▶ _Short problem_: Copy out the data below verbatim.

▶ _Collected data_:

● ● ● ●

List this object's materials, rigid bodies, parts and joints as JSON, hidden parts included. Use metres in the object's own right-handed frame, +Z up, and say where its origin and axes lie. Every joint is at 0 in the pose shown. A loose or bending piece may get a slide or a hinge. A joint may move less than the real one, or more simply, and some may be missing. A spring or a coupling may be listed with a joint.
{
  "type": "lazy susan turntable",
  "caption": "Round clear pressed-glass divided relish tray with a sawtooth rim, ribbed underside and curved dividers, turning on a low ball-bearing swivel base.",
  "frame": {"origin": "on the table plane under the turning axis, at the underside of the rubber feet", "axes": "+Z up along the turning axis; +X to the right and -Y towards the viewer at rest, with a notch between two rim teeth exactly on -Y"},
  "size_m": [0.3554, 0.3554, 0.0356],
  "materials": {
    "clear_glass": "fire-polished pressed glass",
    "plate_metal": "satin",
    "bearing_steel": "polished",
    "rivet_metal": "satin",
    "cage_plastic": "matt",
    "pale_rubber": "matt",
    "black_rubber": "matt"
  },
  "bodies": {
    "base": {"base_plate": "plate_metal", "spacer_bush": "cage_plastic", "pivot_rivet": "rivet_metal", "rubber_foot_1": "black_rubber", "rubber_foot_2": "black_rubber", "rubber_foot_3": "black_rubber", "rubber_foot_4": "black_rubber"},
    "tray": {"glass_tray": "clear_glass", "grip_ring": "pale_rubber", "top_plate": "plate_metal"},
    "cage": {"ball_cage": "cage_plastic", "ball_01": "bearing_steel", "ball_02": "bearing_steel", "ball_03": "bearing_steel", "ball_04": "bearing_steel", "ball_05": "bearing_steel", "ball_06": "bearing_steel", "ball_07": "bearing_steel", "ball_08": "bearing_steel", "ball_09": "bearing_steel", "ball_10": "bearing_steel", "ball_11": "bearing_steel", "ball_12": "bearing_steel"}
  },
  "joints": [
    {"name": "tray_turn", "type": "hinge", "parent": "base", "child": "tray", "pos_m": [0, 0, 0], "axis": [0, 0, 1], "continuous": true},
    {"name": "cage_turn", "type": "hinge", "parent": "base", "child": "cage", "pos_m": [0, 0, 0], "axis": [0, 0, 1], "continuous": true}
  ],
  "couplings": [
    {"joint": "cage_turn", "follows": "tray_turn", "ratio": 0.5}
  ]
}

● ● ● ●

▶ _Worked solution_:
List this object's materials, rigid bodies, parts and joints as JSON, hidden parts included. Use metres in the object's own right-handed frame, +Z up, and say where its origin and axes lie. Every joint is at 0 in the pose shown. A loose or bending piece may get a slide or a hinge. A joint may move less than the real one, or more simply, and some may be missing. A spring or a coupling may be listed with a joint.
{
  "type": "lazy susan turntable",
  "caption": "Round clear pressed-glass divided relish tray with a sawtooth rim, ribbed underside and curved dividers, turning on a low ball-bearing swivel base.",
  "frame": {"origin": "on the table plane under the turning axis, at the underside of the rubber feet", "axes": "+Z up along the turning axis; +X to the right and -Y towards the viewer at rest, with a notch between two rim teeth exactly on -Y"},
  "size_m": [0.3554, 0.3554, 0.0356],
  "materials": {
    "clear_glass": "fire-polished pressed glass",
    "plate_metal": "satin",
    "bearing_steel": "polished",
    "rivet_metal": "satin",
    "cage_plastic": "matt",
    "pale_rubber": "matt",
    "black_rubber": "matt"
  },
  "bodies": {
    "base": {"base_plate": "plate_metal", "spacer_bush": "cage_plastic", "pivot_rivet": "rivet_metal", "rubber_foot_1": "black_rubber", "rubber_foot_2": "black_rubber", "rubber_foot_3": "black_rubber", "rubber_foot_4": "black_rubber"},
    "tray": {"glass_tray": "clear_glass", "grip_ring": "pale_rubber", "top_plate": "plate_metal"},
    "cage": {"ball_cage": "cage_plastic", "ball_01": "bearing_steel", "ball_02": "bearing_steel", "ball_03": "bearing_steel", "ball_04": "bearing_steel", "ball_05": "bearing_steel", "ball_06": "bearing_steel", "ball_07": "bearing_steel", "ball_08": "bearing_steel", "ball_09": "bearing_steel", "ball_10": "bearing_steel", "ball_11": "bearing_steel", "ball_12": "bearing_steel"}
  },
  "joints": [
    {"name": "tray_turn", "type": "hinge", "parent": "base", "child": "tray", "pos_m": [0, 0, 0], "axis": [0, 0, 1], "continuous": true},
    {"name": "cage_turn", "type": "hinge", "parent": "base", "child": "cage", "pos_m": [0, 0, 0], "axis": [0, 0, 1], "continuous": true}
  ],
  "couplings": [
    {"joint": "cage_turn", "follows": "tray_turn", "ratio": 0.5}
  ]
}